Entidades acadêmicas chamaram de "tentativa de censura" o pedido da Frente Parlamentar da Agropecuária (FPA) para que sejam anuladas três questões do Exame Nacional do Ensino Médio (Enem) 2023, aplicadas no último domingo (5):
▶️uma sobre a exploração do Cerrado e os prejuízos do agronegócio para os camponeses;
▶️outra acerca do desmatamento da Amazônia no cultivo da soja;
▶️e uma terceira a respeito da corrida espacial.
A Associação Nacional de Pós-Graduação e Pesquisa em Geografia (Anpege), que representa mais de 70 programas acadêmicos, e a Associação dos Geógrafos Brasileiros referem-se especialmente às duas primeiras perguntas da lista acima, que trazem excertos de artigos científicos.

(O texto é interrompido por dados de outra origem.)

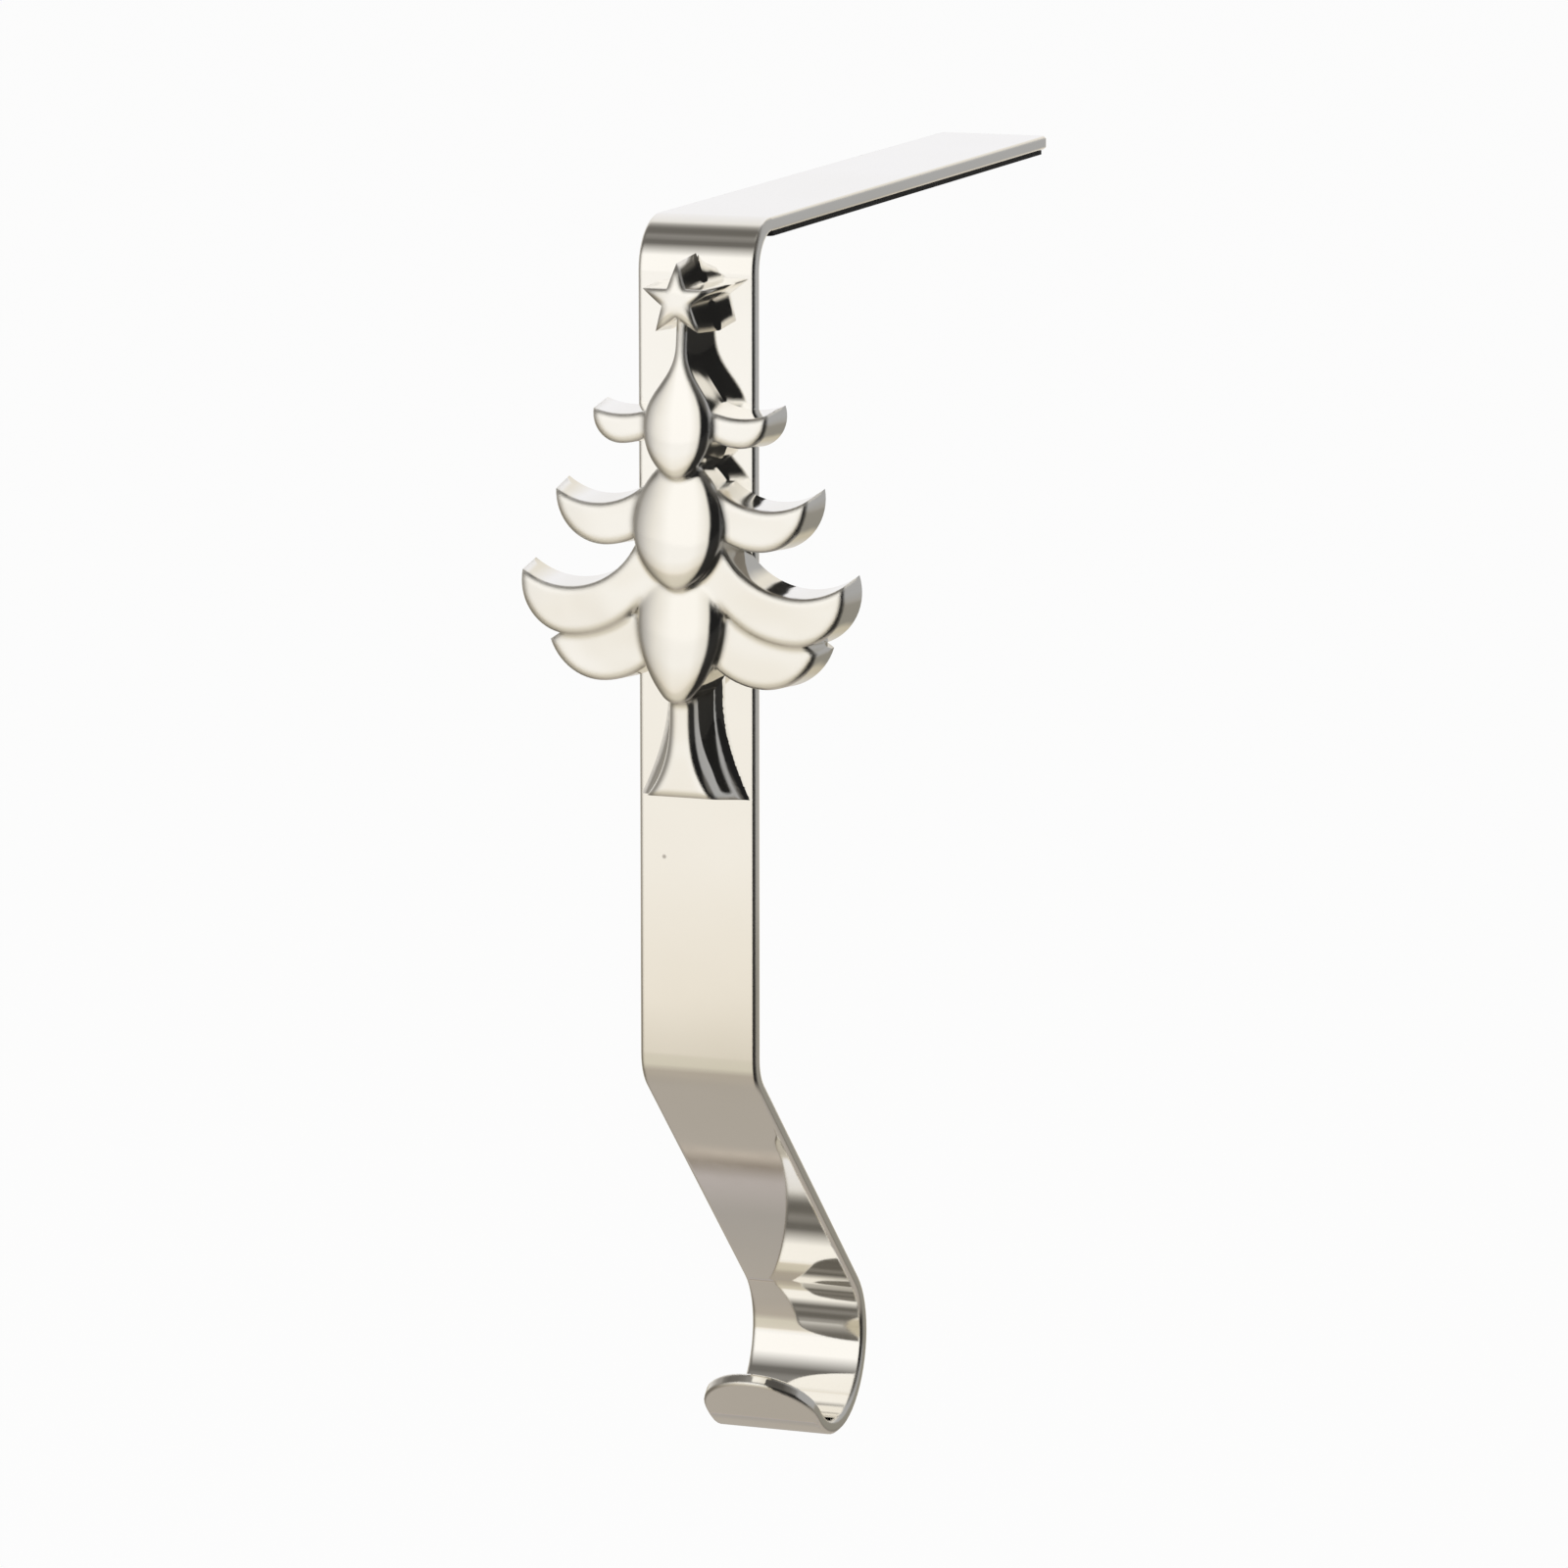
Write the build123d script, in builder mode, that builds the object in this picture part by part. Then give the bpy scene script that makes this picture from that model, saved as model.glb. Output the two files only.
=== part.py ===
from build123d import *
import math
import os

# A mantel hook: a bent flat strap that lies on a shelf, with a cast tree on the front of its upright.
# Millimetres. X runs across the strap, the tree faces -Y, the plate reaches back along +Y, +Z is up.
# The origin is the middle of the pad's underside, the face that rests on the shelf.

# Strap: one strip of flat steel, bent cold. Drops are measured down from the top of its plate.
strap_width = 20.0
strap_thickness = 2.4
edge_chamfer = 0.45
plate_length = 150.0
plate_corner_radius = 1.2
top_bend_radius = 6.0
upright_drop = 140.0
lower_bend_radius = 6.0
slant_angle = 47.0
slant_length = 63.0
hook_radius = 12.0
lip_angle = 45.0
lip_straight = 0.9
lip_nose_flat = 0.8

# Pad: a strip of soft rubber glued under the plate
pad_thickness = 0.8
pad_inset = 0.6
pad_front_gap = 1.0
pad_back_gap = 1.0
pad_corner_radius = 1.0

# Tree: one zinc casting. Heights are measured up from its foot, depths out from the strap's face.
foot_drop = 93.3
bough_draft_angle = 5.0

# Star: its middle, the reach of its points and of the notches between them, and its rounded face
star_height = 81.3
star_points = 5
star_radius = 6.0
star_notch_radius = 2.4
star_depth = 9.6
star_draft_angle = 1.5
star_crown_radius = 22.0

# Drops: half width at the belly, heights of the top, the belly and the tip, depth of the tip
drop_tilt = 7.5
drop_crown_ratio = 0.23
drop_tip_radius = 3.2
neck_half_width = 0.8
neck_overlap = 1.0
neck_foot_height = 74.3
neck_top_height = star_height - neck_overlap
upper_drop = dict(half_width=5.7, top=neck_top_height, belly=61.3, tip=52.9, tip_depth=9.8)
middle_drop = dict(half_width=7.6, top=57.1, belly=45.3, tip=35.0, tip_depth=9.8)
lower_drop = dict(half_width=7.3, top=42.2, belly=30.8, tip=16.6, tip_depth=9.3)

# Boughs: (distance from the middle, height) of the points that their upper and lower edges pass
bough_depth = 8.0
low_bough_step = 0.8
bough_crown_radius = 400.0
bough_edge_chamfer = 0.4
boughs = [
    dict(root_top=(5.0, 63.7), hollow=(11.0, 62.7), tip=(14.7, 63.4), belly=(10.2, 58.1), root=(5.0, 59.7)),
    dict(root_top=(6.5, 51.1), hollow=(14.5, 48.1), tip=(21.3, 50.0), belly=(13.2, 41.6), root=(6.5, 43.8)),
    dict(root_top=(6.8, 43.7), hollow=(16.8, 34.6), tip=(27.3, 36.5), belly=(19.3, 26.7), root=(6.5, 32.8)),
    dict(root_top=(5.0, 30.3), hollow=(15.0, 29.3), tip=(22.7, 25.5), belly=(14.0, 19.4), root=(5.0, 23.3)),
]

# Trunk: a bar with a flat front and hollowed sides, which all widen towards its foot
trunk_top_height = 21.3
trunk_depth = 7.4
trunk_half_width = 4.9
front_half_width = 0.9
front_foot_half_width = 5.7
flare_height = 16.0
flare_steps = 3
side_flare_power = 1.7
front_flare_power = 3.3
side_sweep = 3.7
side_lip_depth = 0.4
front_sweep = 3.0
foot_draft_angle = 9.0

# Pegs: stubs of the casting that pass through the strap and are peened over in countersinks
peg_radius = 2.5
peg_head_radius = 3.6
countersink_angle = 90.0
peg_heights = [59.3, 23.3]

# A face whose normal points forward by less than this is a wall
wall_lean_limit = 0.01

# Places that follow from the sizes above
plate_top = pad_thickness + strap_thickness
top_radius = top_bend_radius + strap_thickness
pad_start = top_radius + pad_front_gap
pad_length = plate_length - pad_start - pad_back_gap
face_y = -(pad_start + pad_length / 2)
back_y = face_y + strap_thickness
plate_end_y = face_y + plate_length
foot_z = plate_top - foot_drop
foot_half_width = strap_width / 2 - edge_chamfer
tree_plane = Plane((0, face_y, foot_z), x_dir=(1, 0, 0), z_dir=(0, -1, 0))
foot_plane = Plane((0, face_y, foot_z), x_dir=(1, 0, 0), z_dir=(0, 0, 1)).rotated((-foot_draft_angle, 0, 0))
back_plane = Plane((0, back_y, foot_z), x_dir=(-1, 0, 0), z_dir=(0, 1, 0))


# Strap. Its side profile is drawn along the face that is seen: the plate's top, the front of the
# upright and the slant, and the inside of the J.
lower_radius = lower_bend_radius + strap_thickness
lower_setback = lower_radius * math.tan(math.radians(slant_angle / 2))
hook_turn = slant_angle + 90 + lip_angle
lip_corner_radius = (strap_width - lip_nose_flat) / 2
lip_length = lip_corner_radius + lip_straight

with BuildPart() as strap:
    with BuildSketch(Plane.YZ):
        with BuildLine():
            plate = Line((plate_end_y, plate_top), (face_y + top_radius, plate_top))
            top_bend = JernArc(plate @ 1, plate % 1, top_radius, 90)
            upright = Line(top_bend @ 1, (face_y, plate_top - upright_drop + lower_setback))
            lower_bend = JernArc(upright @ 1, upright % 1, lower_radius, slant_angle)
            slant = Line(lower_bend @ 1, lower_bend @ 1 + (lower_bend % 1) * slant_length)
            hook = JernArc(slant @ 1, slant % 1, hook_radius, -hook_turn)
            lip = Line(hook @ 1, hook @ 1 + (hook % 1) * lip_length)
            offset(amount=strap_thickness, side=Side.LEFT)
        make_face()
    extrude(amount=strap_width / 2, both=True)

    # The corners of the strip's two ends, then every rim of it. No other edge is as short as a corner.
    corner_limit = strap_thickness + edge_chamfer
    end_corners = strap.edges().filter_by(lambda edge: edge.length < corner_limit)
    fillet(end_corners.group_by(Axis.Y)[-1], plate_corner_radius)
    fillet(end_corners.group_by(Axis.Y)[0], lip_corner_radius)
    bend_lines = strap.edges().filter_by(Axis.X).sort_by(Axis.Y)[:-2]
    rims = strap.edges().filter_by(lambda edge: edge.length > corner_limit) - bend_lines
    chamfer(rims, edge_chamfer)

    # Countersunk holes for the casting's pegs, opened from the back
    with Locations([back_plane * Location((0, height)) for height in peg_heights]):
        CounterSinkHole(peg_radius, peg_head_radius, strap_thickness, countersink_angle)
strap.part.label = "strap"


# Pad, glued under the plate and a little smaller all round
with BuildPart() as non_slip_pad:
    with BuildSketch():
        RectangleRounded(strap_width - 2 * pad_inset, pad_length, pad_corner_radius)
    extrude(amount=pad_thickness)
non_slip_pad.part.label = "non_slip_pad"


# A drop is domed in front of the flat plane of its rim, and a straight wall behind the rim carries it.
# It leans forward at its tip, so that the tip lies over the top of the drop below.
# Below the belly its outline is a wide arc each side and a small one round the tip, all tangent.
def make_drop(half_width, top, belly, tip, tip_depth, neck=0.0):
    tip_centre_fall = belly - tip - drop_tip_radius
    side_radius = (half_width**2 + tip_centre_fall**2 - drop_tip_radius**2) / 2 / (half_width - drop_tip_radius)
    side_turn = math.degrees(math.atan2(tip_centre_fall, side_radius - half_width))
    with BuildPart() as drop:
        with BuildSketch(Plane.XZ) as half:
            with BuildLine():
                if neck:
                    neck_foot = Vector(neck, neck_foot_height - belly)
                    belly_point = Vector(half_width, 0)
                    Line((0, top - belly), (neck, top - belly))
                    Line((neck, top - belly), neck_foot)
                    Spline(neck_foot, belly_point, tangents=[(0, -1), (0, -1)])
                else:
                    TangentArc((half_width, 0), (0, top - belly), tangent=(0, 1))
                CenterArc((half_width - side_radius, 0), side_radius, 0, -side_turn)
                CenterArc((0, -tip_centre_fall), drop_tip_radius, -side_turn, side_turn - 90)
                Line((0, tip - belly), (0, top - belly))
            make_face()
        revolve(axis=Axis.Z, revolution_arc=-180)
        scale(by=(1, drop_crown_ratio, 1), about=(0, 0, 0))
        with BuildSketch(Plane.XZ):
            add(half.sketch)
            mirror(about=Plane.YZ)
        extrude(amount=-tip_depth * 2)
    lean = math.radians(drop_tilt)
    rim_depth = tip_depth - (belly - tip) * math.tan(lean)
    return drop.part.moved(Location((0, face_y - rim_depth, foot_z + belly), (-drop_tilt, 0, 0)))


# A tier of boughs: one crescent each side, cut to a gently crowned face with a softened rim
def make_boughs(root_top, hollow, tip, belly, root, depth):
    with BuildPart() as tier:
        with BuildSketch(tree_plane.offset(depth)):
            with BuildLine():
                Line((0, root_top[1]), root_top)
                ThreePointArc(root_top, hollow, tip)
                TangentArc(belly, tip, tangent=(1, 0))
                TangentArc(belly, root, tangent=(-1, 0))
                Line(root, (0, root[1]))
                Line((0, root[1]), (0, root_top[1]))
            make_face()
            mirror(about=Plane.YZ)
        extrude(amount=-depth)
        walls = tier.faces().filter_by(lambda face: abs(face.normal_at().Y) < wall_lean_limit)
        draft(walls, tree_plane.offset(depth), bough_draft_angle)
        with BuildSketch(Plane.XY.offset(foot_z)):
            with Locations((0, face_y - depth + bough_crown_radius)):
                Circle(bough_crown_radius)
        extrude(amount=foot_drop, mode=Mode.INTERSECT)
        chamfer(tier.faces().sort_by(Axis.Y)[0].edges(), bough_edge_chamfer)
    return tier.part


# The star: ten straight sides, a draught on its walls and a face rounded like a lens
def make_star():
    corners = []
    for corner in range(2 * star_points):
        reach = star_notch_radius if corner % 2 else star_radius
        turn = math.pi / 2 + corner * math.pi / star_points
        corners.append((reach * math.cos(turn), star_height + reach * math.sin(turn)))
    with BuildPart() as star:
        with BuildSketch(tree_plane.offset(star_depth)):
            Polygon(*corners, align=None)
        extrude(amount=-star_depth)
        walls = star.faces().filter_by(lambda face: abs(face.normal_at().Y) < wall_lean_limit)
        draft(walls, tree_plane.offset(star_depth), star_draft_angle)
        with Locations((0, face_y - star_depth + star_crown_radius, foot_z + star_height)):
            Sphere(star_crown_radius, mode=Mode.INTERSECT)
    return star.part


# The trunk: bell-shaped sections stacked up its height, each with a flat top to the bell.
# The draught of its underside lifts the front edge of the foot.
def make_trunk():
    with BuildPart() as trunk:
        for step in range(flare_steps + 1):
            fall = 1 - step / flare_steps
            side = trunk_half_width + (foot_half_width - trunk_half_width) * fall**side_flare_power
            front = front_half_width + (front_foot_half_width - front_half_width) * fall**front_flare_power
            front_y = face_y - trunk_depth
            with BuildSketch(Plane.XY.offset(foot_z + flare_height * (1 - fall))):
                with BuildLine():
                    foot_point = Vector(side, face_y)
                    lip_point = Vector(side - side_sweep, face_y - side_lip_depth)
                    Bezier(foot_point, lip_point, (front + front_sweep, front_y), (front, front_y))
                    Line((front, front_y), (0, front_y))
                    mirror(about=Plane.YZ)
                    Line((-side, face_y), foot_point)
                make_face()
        loft()
        extrude(trunk.faces().sort_by(Axis.Z)[-1], amount=trunk_top_height - flare_height)
        split(bisect_by=foot_plane, keep=Keep.TOP)
    return trunk.part


# The casting: everything joined in front of the strap's face, then the pegs behind it
with BuildPart() as tree_ornament:
    for bough in boughs:
        step = low_bough_step if bough is boughs[-1] else 0
        add(make_boughs(**bough, depth=bough_depth - step))
    add(make_trunk())
    for drop in (lower_drop, middle_drop, upper_drop):
        add(make_drop(**drop, neck=neck_half_width if drop is upper_drop else 0.0))
    add(make_star())
    split(bisect_by=tree_plane, keep=Keep.TOP)
    peg_head_depth = (peg_head_radius - peg_radius) / math.tan(math.radians(countersink_angle / 2))
    for height in peg_heights:
        with Locations(back_plane * Location((0, height))):
            Cylinder(peg_radius, strap_thickness, align=(Align.CENTER, Align.CENTER, Align.MAX))
            Cone(peg_radius, peg_head_radius, peg_head_depth, align=(Align.CENTER, Align.CENTER, Align.MAX))
tree_ornament.part.label = "tree_ornament"


os.makedirs("parts", exist_ok=True)
for piece in (strap, tree_ornament, non_slip_pad):
    export_step(piece.part, "parts/" + piece.part.label + ".step")
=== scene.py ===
import math

import bmesh
import bpy
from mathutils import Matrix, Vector

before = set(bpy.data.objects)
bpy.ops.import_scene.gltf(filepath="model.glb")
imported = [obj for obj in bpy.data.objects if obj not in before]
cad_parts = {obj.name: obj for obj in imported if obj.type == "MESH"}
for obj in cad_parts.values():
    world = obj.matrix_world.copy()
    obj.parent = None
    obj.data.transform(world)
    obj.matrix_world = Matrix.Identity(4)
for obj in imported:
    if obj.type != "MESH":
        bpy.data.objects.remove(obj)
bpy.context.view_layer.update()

# Camera
# The hook is seen from the front right, 20 degrees round from the face of the tree and
# 10.5 degrees above it, through a long lens from a little over a metre away.
camera_place = Vector((0.42706, -1.21155, 0.13544))
camera_target = Vector((0.014918, -0.0792, -0.087065))
camera_data = bpy.data.cameras.new("camera")
camera_data.sensor_width = 36.0
camera_data.lens = 175.2
camera_data.clip_start = 0.01
camera_data.clip_end = 100.0
camera = bpy.data.objects.new("camera", camera_data)


def place_and_aim(thing, place, target):
    thing.location = place
    thing.rotation_mode = "QUATERNION"
    thing.rotation_quaternion = (target - place).to_track_quat("-Z", "Y")
    bpy.context.scene.collection.objects.link(thing)


place_and_aim(camera, camera_place, camera_target)
bpy.context.scene.camera = camera

# Studio
# A pale floor a hand's breadth below the hook, and a tent round it: white in front, a black
# board on the right, dim on the left and open overhead. Polished nickel shows little but these.
bpy.context.scene.view_settings.view_transform = "Standard"


def add_node(tree, kind, place, **settings):
    node = tree.nodes.new(kind)
    node.location = place
    for name, value in settings.items():
        setattr(node, name, value)
    return node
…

Por meio de nota de repúdio, as entidades defendem a credibilidade dos autores das pesquisas e dizem que "a insatisfação e a manifestação barulhenta de parte dos congressistas" traz "ranços do negacionismo científico" do governo Bolsonaro e demonstram um "comportamento rancoroso". Leia mais abaixo.
Contexto: A bancada do agro criticou a "ideologização do Enem" no governo Lula e a escolha de perguntas consideradas por deputados como enviesadas e contrárias às práticas capitalistas no campo. O presidente da FPA e deputado federal do PP, Pedro Lupión, pediu que o ministro da Educação, Camilo Santana, falasse a respeito "da falta de honestidade intelectual".
Postura do Inep: Em audiência na Comissão de Educação da Câmara, nesta quarta-feira (8), o presidente do Instituto Nacional de Estudos e Pesquisas Educacionais Anísio Teixeira, Manuel Palácios, afirmou que os candidatos tinham apenas de interpretar os textos e responder às questões, sem necessariamente concordar com o que os autores dos trechos escreveram.
"A resposta correta não depende de opinião, atitude, visão de mundo. Depende da capacidade de compreender um texto", disse.
Ao g1, o órgão reforçou que não interfere nas ações dos colaboradores selecionados para compor o Banco Nacional de Itens (de onde são selecionadas as perguntas).
As entidades científicas afirmam que:
️as pesquisas citadas nas perguntas do Enem foram produzidas a partir de "minuciosa investigação", com visitas a campo, coleta de depoimentos e mapeamento de áreas;
️esses estudos confirmam o que a comunidade científica internacional vem alertando: que "o avanço do agronegócio violenta e desterritorializa comunidades tradicionais que dominam o manejo sustentável da biodiversidade, especialmente nos biomas Cerrado e Amazônia";
️os autores dos textos são "doutores com vasta experiência acadêmica e científica, com larga publicação de livros e artigos, carreira consolidada e premiados por suas respectivas comunidade".
"Este comportamento rancoroso [de pedir a anulação das questões], sim, precisa ser compreendido como manifestação de uma ideologia extemporânea, classista e excludente, que sentencia o Brasil a ser uma nação socialmente injusta e com desigualdades econômicas (...)", aponta o texto.
"A nota de ameaça e censura publicada pela Frente Parlamentar da Agropecuária usa a noção de negacionismo científico contra os próprios cientistas e os resultados das suas pesquisas, em uma inversão absurda e tragicômica da realidade."